On serait mal venu à vouloir indéfiniment contenir, en vertu de « la discipline sociale, » ceux dont on a d’abord proclamé « la souveraineté. »


La discipline sociale, comme toute discipline, est une bonne chose ; mais quand a-t-on vu qu’elle s’applique en toute rigueur au chef ou souverain ? D’autre part, c’est par la force seulement qu’en pratique s’impose et se maintient la discipline, et, en principe, toute démocratie pure fait résider la force dans la majorité. Je sais bien que les multitudes ouvrières se trompent de beaucoup sur leur pouvoir matériel ; mais cela tient à ce que nulle part ne sont complètes les institutions démocratiques. Que s’il s’agit de force positive et organique, elle est encore du côté des gouvernemens constitués ; .. Pendant longtemps encore, pour toujours peut-être, les armées seront un robuste soutien de l’ordre social, une digue invincible aux tentatives illégales du prolétariat, qui ne réussira qu’à dépenser son sang dans des batailles inégales. Et il faut compter aussi, pour rassurer les classes possédantes, sur les divisions personnelles presque irrémédiables et l’esprit de discorde qui naissent si facilement parmi les foules…

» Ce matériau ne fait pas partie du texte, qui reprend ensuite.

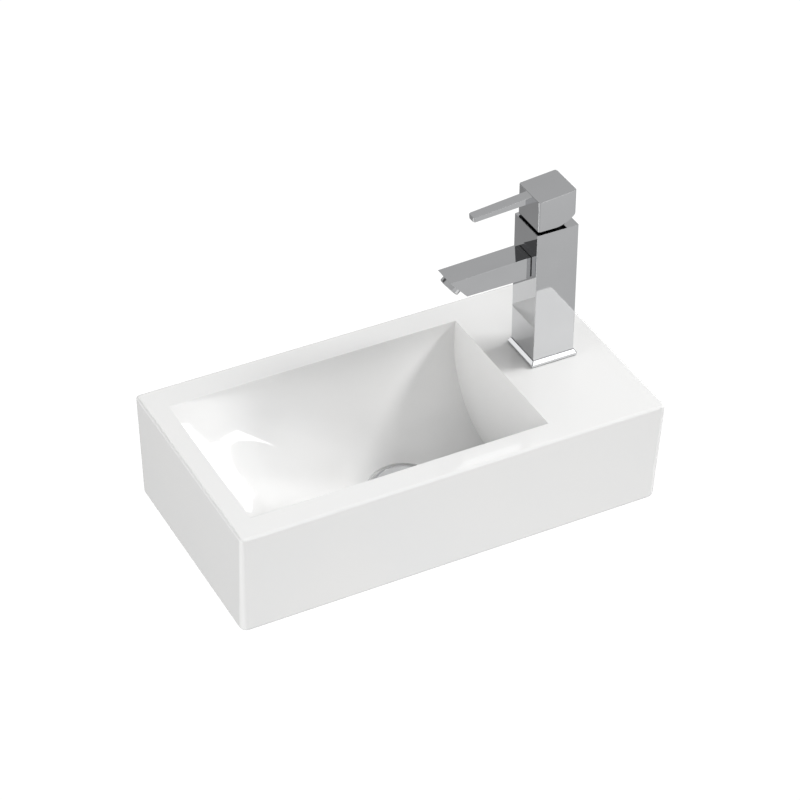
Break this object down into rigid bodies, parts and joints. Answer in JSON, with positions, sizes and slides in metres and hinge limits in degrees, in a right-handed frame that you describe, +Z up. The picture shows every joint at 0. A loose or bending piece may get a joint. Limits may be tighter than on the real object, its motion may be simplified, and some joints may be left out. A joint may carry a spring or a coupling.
{
  "type": "wall-hung hand basin with mixer tap",
  "caption": "Small rectangular wall-hung hand basin in white ceramic with a square single-lever mixer tap on its right ledge and a push-to-open waste.",
  "frame": {"origin": "middle between the two wall-fixing holes, on the flat back face", "axes": "+Y into the wall, +Z up, +X to the right when facing the basin"},
  "size_m": [0.455, 0.2498, 0.3698],
  "materials": {
    "ceramic": "white gloss glaze",
    "chrome": "polished",
    "brass": "turned",
    "steel": "zinc plated",
    "rubber": "matte",
    "disc_ceramic": "ground",
    "white_plastic": "moulded",
    "blue_plastic": "moulded"
  },
  "bodies": {
    "fixed": {"basin": "ceramic", "waste_body": "chrome", "waste_top_gasket": "rubber", "waste_taper_gasket": "rubber", "waste_slip_washer": "white_plastic", "waste_backnut": "brass", "click_barrel": "chrome", "plug_spring": "steel", "tap_base_gasket": "rubber", "tap_base_plate": "chrome", "tap_body": "chrome", "spout_seal": "rubber", "spout_nipple": "brass", "spout": "chrome", "aerator_housing": "chrome", "aerator_insert": "white_plastic", "cartridge_seals": "rubber", "cartridge_body": "white_plastic", "fixed_disc": "disc_ceramic", "cartridge_nut": "brass", "cartridge_dome": "chrome", "mounting_stud": "steel", "horseshoe_rubber": "rubber", "horseshoe_plate": "steel", "stud_nut": "brass"},
    "mixer": {"cartridge_swivel": "blue_plastic", "lever_pin": "steel"},
    "disc": {"moving_disc": "disc_ceramic", "disc_carrier": "blue_plastic"},
    "lever": {"handle": "chrome", "handle_screw": "steel", "screw_cover": "white_plastic", "cartridge_stem": "brass"},
    "plug": {"plug_cap": "chrome", "plug_stem": "steel", "plug_seal": "rubber"}
  },
  "joints": [
    {"name": "mix_turn", "type": "hinge", "parent": "fixed", "child": "mixer", "pos_m": [0.1652, -0.113, 0.21], "axis": [0, 0, 1], "range_deg": [-50, 50]},
    {"name": "lever_lift", "type": "hinge", "parent": "mixer", "child": "lever", "pos_m": [0.1652, -0.113, 0.21], "axis": [0, 1, 0], "range_deg": [0, 23]},
    {"name": "disc_slide", "type": "slide", "parent": "mixer", "child": "disc", "axis": [1, 0, 0], "range_m": [-0.005, 0]},
    {"name": "plug_click", "type": "slide", "parent": "fixed", "child": "plug", "axis": [0, 0, 1], "range_m": [0, 0.008], "deforming": ["plug_spring"]}
  ],
  "couplings": [
    {"joint": "disc_slide", "follows": "lever_lift", "m_per_rad": -0.012}
  ]
}
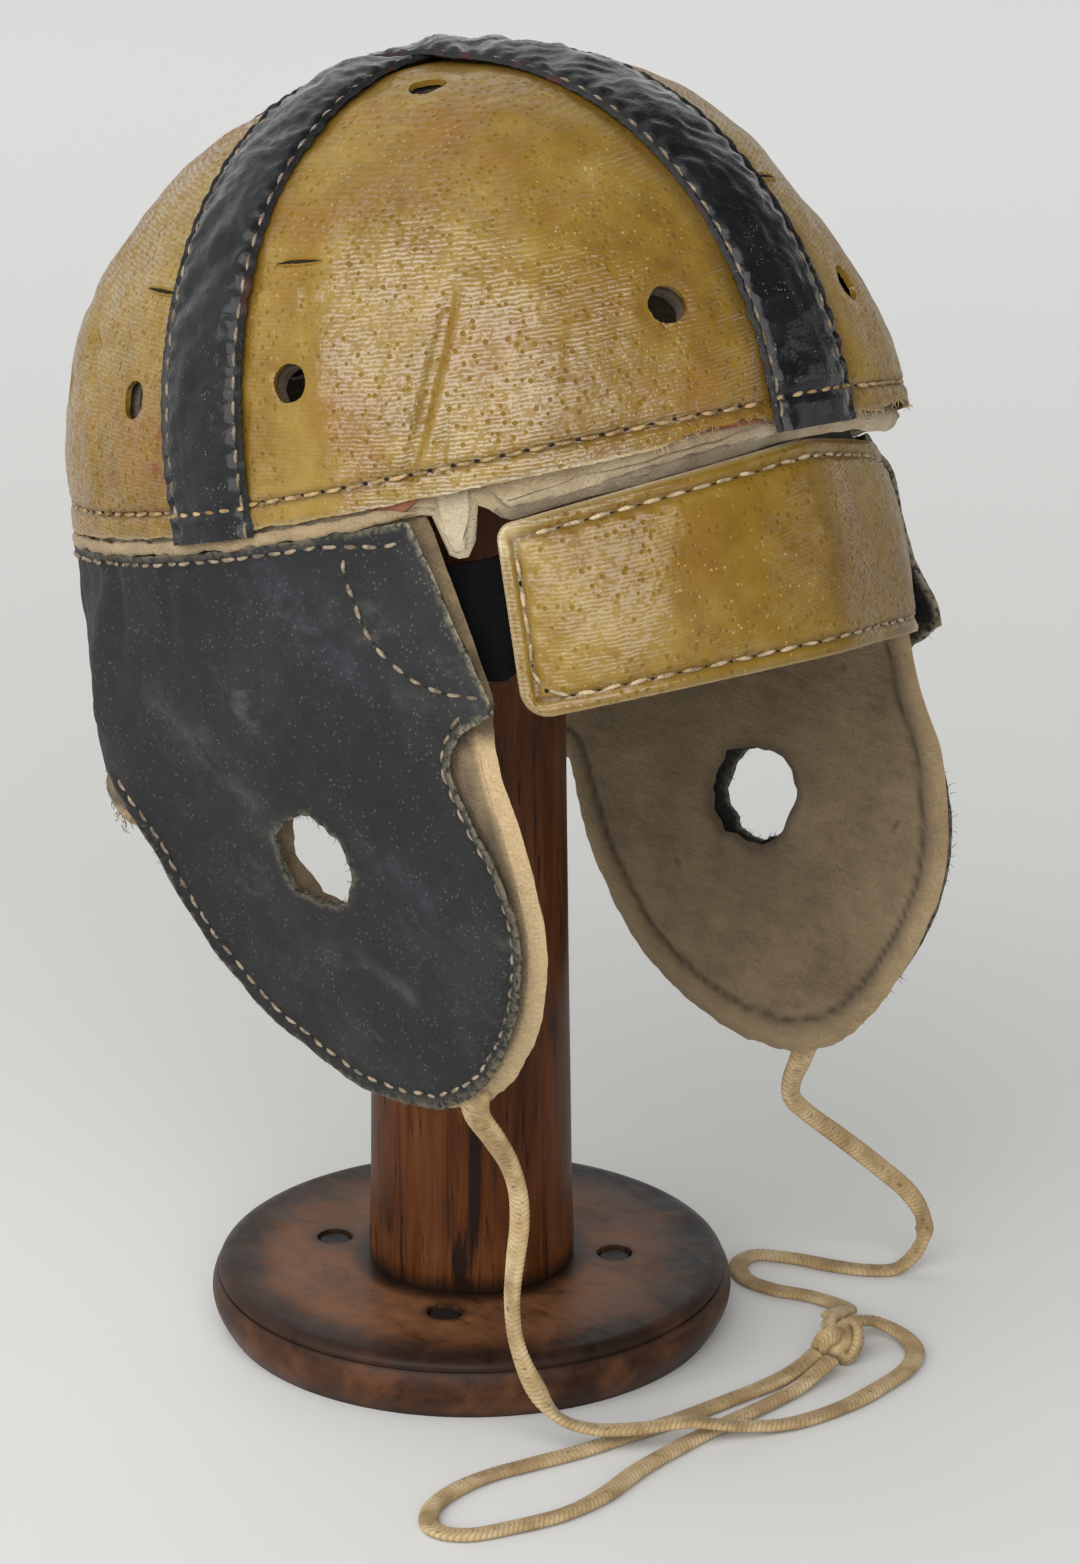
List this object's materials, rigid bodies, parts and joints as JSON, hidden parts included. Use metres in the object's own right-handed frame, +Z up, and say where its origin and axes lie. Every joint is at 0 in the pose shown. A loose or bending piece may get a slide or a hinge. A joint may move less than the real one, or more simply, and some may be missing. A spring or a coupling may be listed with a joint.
{
  "type": "leather football helmet on a wooden stand",
  "caption": "Early soft leather football helmet with padded brow band, felt-lined ear flaps and a tie cord, held up by a turned wooden display stand.",
  "frame": {"origin": "centre of the stand's underside, where it rests on the table", "axes": "+Z up along the column; the brow faces -Y; the wearer's right side is -X"},
  "size_m": [0.1936, 0.2254, 0.3251],
  "materials": {
    "mustard_leather": "varnished, pebbled, finely crazed",
    "black_leather": "glossy, wrinkled and padded",
    "charcoal_leather": "matte, scuffed, worn pale at the front edge",
    "cream_felt": "thick wool felt",
    "tan_felt": "worn and mottled wool felt",
    "red_fibre": "stiff fibre board",
    "grey_cloth": "plain woven cotton",
    "black_elastic": "ribbed elastic webbing",
    "dark_wood": "old oiled wood, orange-brown with black streaks",
    "plug_wood": "darkened wood plug",
    "cotton_cord": "flat braided cotton with dark flecks"
  },
  "bodies": {
    "root": {"crown_panel_front_right": "mustard_leather", "crown_panel_back_right": "mustard_leather", "crown_panel_back_left": "mustard_leather", "crown_panel_front_left": "mustard_leather", "crown_stiffener": "red_fibre", "crown_felt_front_right": "cream_felt", "crown_felt_back_right": "cream_felt", "crown_felt_back_left": "cream_felt", "crown_felt_front_left": "cream_felt", "strap_front_back": "black_leather", "strap_side_to_side": "black_leather", "brow_pad_face": "mustard_leather", "brow_pad_felt": "cream_felt", "brow_pad_backing": "grey_cloth", "ear_flap_right": "charcoal_leather", "ear_flap_felt_right": "tan_felt", "elastic_right": "black_elastic", "ear_flap_left": "charcoal_leather", "ear_flap_felt_left": "tan_felt", "elastic_left": "black_elastic", "stand_base": "dark_wood", "stand_column": "dark_wood", "stand_plug_1": "plug_wood", "stand_plug_2": "plug_wood", "stand_plug_3": "plug_wood", "stand_plug_4": "plug_wood", "tie_cord_right": "cotton_cord", "tie_cord_left": "cotton_cord", "tie_cord_loop": "cotton_cord", "tie_cord_knot": "cotton_cord"}
  },
  "joints": []
}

Je n’entends donc pas, — bien loin de là, — que la question ouvrière puisse aisément engendrer l’anarchie, c’est-à-dire une confusion barbare où naufragerait une fois de plus, pour revenir au rivage, Dieu sait quand et comment, la civilisation universelle. Mais ce n’est point, en somme, le

  1. Voyez Obras de D. Antonio Canovas del Castillo. — Problemas contemporaneos, t. III. La cuestión obrera y su nuevo carácter, p. 489-490 ; Madrid, M. Tello ; 1890.